To do:
Every record below is to be retyped exactly.

==== Information supplied

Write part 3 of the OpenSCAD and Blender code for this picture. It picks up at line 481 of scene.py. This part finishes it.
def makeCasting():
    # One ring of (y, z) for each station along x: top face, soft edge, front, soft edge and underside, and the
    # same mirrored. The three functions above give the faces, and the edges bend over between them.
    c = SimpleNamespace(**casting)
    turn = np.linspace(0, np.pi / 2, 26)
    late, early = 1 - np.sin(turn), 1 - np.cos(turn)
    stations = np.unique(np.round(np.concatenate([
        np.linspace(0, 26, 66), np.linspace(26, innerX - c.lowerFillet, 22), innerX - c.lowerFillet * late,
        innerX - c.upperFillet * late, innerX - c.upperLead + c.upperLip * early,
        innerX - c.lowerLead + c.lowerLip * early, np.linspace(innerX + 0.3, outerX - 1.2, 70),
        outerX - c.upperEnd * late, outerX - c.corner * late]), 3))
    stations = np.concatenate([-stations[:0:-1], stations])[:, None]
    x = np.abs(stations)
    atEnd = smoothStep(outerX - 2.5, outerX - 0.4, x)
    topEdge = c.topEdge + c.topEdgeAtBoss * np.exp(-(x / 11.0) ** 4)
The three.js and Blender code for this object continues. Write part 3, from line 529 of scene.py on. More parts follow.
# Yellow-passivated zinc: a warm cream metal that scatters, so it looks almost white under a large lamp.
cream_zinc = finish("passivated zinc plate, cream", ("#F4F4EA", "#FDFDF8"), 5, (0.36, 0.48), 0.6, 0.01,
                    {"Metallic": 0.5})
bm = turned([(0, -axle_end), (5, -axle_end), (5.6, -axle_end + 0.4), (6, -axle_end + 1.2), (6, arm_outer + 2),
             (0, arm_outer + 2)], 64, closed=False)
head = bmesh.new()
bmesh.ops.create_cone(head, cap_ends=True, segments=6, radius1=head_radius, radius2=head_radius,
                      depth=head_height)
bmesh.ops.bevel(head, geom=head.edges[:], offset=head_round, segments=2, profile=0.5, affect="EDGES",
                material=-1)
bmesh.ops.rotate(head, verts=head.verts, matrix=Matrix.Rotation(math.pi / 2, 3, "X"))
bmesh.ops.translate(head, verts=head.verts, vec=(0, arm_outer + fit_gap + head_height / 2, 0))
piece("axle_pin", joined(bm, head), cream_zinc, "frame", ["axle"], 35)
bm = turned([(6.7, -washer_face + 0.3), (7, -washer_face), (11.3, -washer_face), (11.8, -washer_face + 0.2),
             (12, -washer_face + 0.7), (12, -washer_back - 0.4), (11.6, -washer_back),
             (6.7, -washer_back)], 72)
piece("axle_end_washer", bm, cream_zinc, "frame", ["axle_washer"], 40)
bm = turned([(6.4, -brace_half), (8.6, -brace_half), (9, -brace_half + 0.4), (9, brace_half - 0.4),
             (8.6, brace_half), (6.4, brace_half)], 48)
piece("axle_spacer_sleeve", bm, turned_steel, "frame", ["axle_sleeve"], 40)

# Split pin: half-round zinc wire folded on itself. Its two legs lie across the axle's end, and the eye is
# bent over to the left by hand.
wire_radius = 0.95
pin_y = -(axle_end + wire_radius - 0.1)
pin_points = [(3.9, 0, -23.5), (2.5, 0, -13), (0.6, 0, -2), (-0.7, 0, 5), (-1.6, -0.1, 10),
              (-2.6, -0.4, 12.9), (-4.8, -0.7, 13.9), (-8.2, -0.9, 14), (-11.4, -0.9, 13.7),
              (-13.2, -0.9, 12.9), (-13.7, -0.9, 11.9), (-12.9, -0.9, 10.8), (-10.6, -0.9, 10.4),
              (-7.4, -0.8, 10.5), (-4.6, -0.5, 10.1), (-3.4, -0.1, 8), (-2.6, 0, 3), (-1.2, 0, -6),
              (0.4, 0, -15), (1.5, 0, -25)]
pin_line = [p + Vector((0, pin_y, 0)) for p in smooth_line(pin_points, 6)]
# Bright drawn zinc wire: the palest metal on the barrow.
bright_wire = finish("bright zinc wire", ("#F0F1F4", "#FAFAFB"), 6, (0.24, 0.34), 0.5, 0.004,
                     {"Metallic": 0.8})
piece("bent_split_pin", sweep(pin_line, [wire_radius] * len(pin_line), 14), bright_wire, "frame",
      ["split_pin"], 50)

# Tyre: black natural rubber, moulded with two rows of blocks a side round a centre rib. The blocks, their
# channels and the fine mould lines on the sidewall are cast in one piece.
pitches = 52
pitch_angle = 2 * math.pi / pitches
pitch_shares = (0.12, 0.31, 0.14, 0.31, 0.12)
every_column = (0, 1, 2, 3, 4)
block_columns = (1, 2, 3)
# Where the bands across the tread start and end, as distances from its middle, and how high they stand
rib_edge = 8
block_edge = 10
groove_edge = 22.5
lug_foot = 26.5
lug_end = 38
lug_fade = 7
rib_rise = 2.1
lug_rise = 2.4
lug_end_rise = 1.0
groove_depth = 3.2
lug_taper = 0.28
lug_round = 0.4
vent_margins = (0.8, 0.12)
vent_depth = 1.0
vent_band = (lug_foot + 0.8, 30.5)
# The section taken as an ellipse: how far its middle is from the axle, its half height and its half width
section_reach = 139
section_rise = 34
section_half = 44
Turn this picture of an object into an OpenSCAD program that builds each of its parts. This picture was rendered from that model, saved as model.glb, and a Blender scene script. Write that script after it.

========

Reply to the exercise:
Write part 3 of the OpenSCAD and Blender code for this picture. It picks up at line 481 of scene.py. This part finishes it.
def makeCasting():
    # One ring of (y, z) for each station along x: top face, soft edge, front, soft edge and underside, and the
    # same mirrored. The three functions above give the faces, and the edges bend over between them.
    c = SimpleNamespace(**casting)
    turn = np.linspace(0, np.pi / 2, 26)
    late, early = 1 - np.sin(turn), 1 - np.cos(turn)
    stations = np.unique(np.round(np.concatenate([
        np.linspace(0, 26, 66), np.linspace(26, innerX - c.lowerFillet, 22), innerX - c.lowerFillet * late,
        innerX - c.upperFillet * late, innerX - c.upperLead + c.upperLip * early,
        innerX - c.lowerLead + c.lowerLip * early, np.linspace(innerX + 0.3, outerX - 1.2, 70),
        outerX - c.upperEnd * late, outerX - c.corner * late]), 3))
    stations = np.concatenate([-stations[:0:-1], stations])[:, None]
    x = np.abs(stations)
    atEnd = smoothStep(outerX - 2.5, outerX - 0.4, x)
    topEdge = c.topEdge + c.topEdgeAtBoss * np.exp(-(x / 11.0) ** 4)
The three.js and Blender code for this object continues. Write part 3, from line 529 of scene.py on. More parts follow.
# Yellow-passivated zinc: a warm cream metal that scatters, so it looks almost white under a large lamp.
cream_zinc = finish("passivated zinc plate, cream", ("#F4F4EA", "#FDFDF8"), 5, (0.36, 0.48), 0.6, 0.01,
                    {"Metallic": 0.5})
bm = turned([(0, -axle_end), (5, -axle_end), (5.6, -axle_end + 0.4), (6, -axle_end + 1.2), (6, arm_outer + 2),
             (0, arm_outer + 2)], 64, closed=False)
head = bmesh.new()
bmesh.ops.create_cone(head, cap_ends=True, segments=6, radius1=head_radius, radius2=head_radius,
                      depth=head_height)
bmesh.ops.bevel(head, geom=head.edges[:], offset=head_round, segments=2, profile=0.5, affect="EDGES",
                material=-1)
bmesh.ops.rotate(head, verts=head.verts, matrix=Matrix.Rotation(math.pi / 2, 3, "X"))
bmesh.ops.translate(head, verts=head.verts, vec=(0, arm_outer + fit_gap + head_height / 2, 0))
piece("axle_pin", joined(bm, head), cream_zinc, "frame", ["axle"], 35)
bm = turned([(6.7, -washer_face + 0.3), (7, -washer_face), (11.3, -washer_face), (11.8, -washer_face + 0.2),
             (12, -washer_face + 0.7), (12, -washer_back - 0.4), (11.6, -washer_back),
             (6.7, -washer_back)], 72)
piece("axle_end_washer", bm, cream_zinc, "frame", ["axle_washer"], 40)
bm = turned([(6.4, -brace_half), (8.6, -brace_half), (9, -brace_half + 0.4), (9, brace_half - 0.4),
             (8.6, brace_half), (6.4, brace_half)], 48)
piece("axle_spacer_sleeve", bm, turned_steel, "frame", ["axle_sleeve"], 40)

# Split pin: half-round zinc wire folded on itself. Its two legs lie across the axle's end, and the eye is
# bent over to the left by hand.
wire_radius = 0.95
pin_y = -(axle_end + wire_radius - 0.1)
pin_points = [(3.9, 0, -23.5), (2.5, 0, -13), (0.6, 0, -2), (-0.7, 0, 5), (-1.6, -0.1, 10),
              (-2.6, -0.4, 12.9), (-4.8, -0.7, 13.9), (-8.2, -0.9, 14), (-11.4, -0.9, 13.7),
              (-13.2, -0.9, 12.9), (-13.7, -0.9, 11.9), (-12.9, -0.9, 10.8), (-10.6, -0.9, 10.4),
              (-7.4, -0.8, 10.5), (-4.6, -0.5, 10.1), (-3.4, -0.1, 8), (-2.6, 0, 3), (-1.2, 0, -6),
              (0.4, 0, -15), (1.5, 0, -25)]
pin_line = [p + Vector((0, pin_y, 0)) for p in smooth_line(pin_points, 6)]
# Bright drawn zinc wire: the palest metal on the barrow.
bright_wire = finish("bright zinc wire", ("#F0F1F4", "#FAFAFB"), 6, (0.24, 0.34), 0.5, 0.004,
                     {"Metallic": 0.8})
piece("bent_split_pin", sweep(pin_line, [wire_radius] * len(pin_line), 14), bright_wire, "frame",
      ["split_pin"], 50)

# Tyre: black natural rubber, moulded with two rows of blocks a side round a centre rib. The blocks, their
# channels and the fine mould lines on the sidewall are cast in one piece.
pitches = 52
pitch_angle = 2 * math.pi / pitches
pitch_shares = (0.12, 0.31, 0.14, 0.31, 0.12)
every_column = (0, 1, 2, 3, 4)
block_columns = (1, 2, 3)
# Where the bands across the tread start and end, as distances from its middle, and how high they stand
rib_edge = 8
block_edge = 10
groove_edge = 22.5
lug_foot = 26.5
lug_end = 38
lug_fade = 7
rib_rise = 2.1
lug_rise = 2.4
lug_end_rise = 1.0
groove_depth = 3.2
lug_taper = 0.28
lug_round = 0.4
vent_margins = (0.8, 0.12)
vent_depth = 1.0
vent_band = (lug_foot + 0.8, 30.5)
# The section taken as an ellipse: how far its middle is from the axle, its half height and its half width
section_reach = 139
section_rise = 34
section_half = 44
Turn this picture of an object into an OpenSCAD program that builds each of its parts. This picture was rendered from that model, saved as model.glb, and a Blender scene script. Write that script after it.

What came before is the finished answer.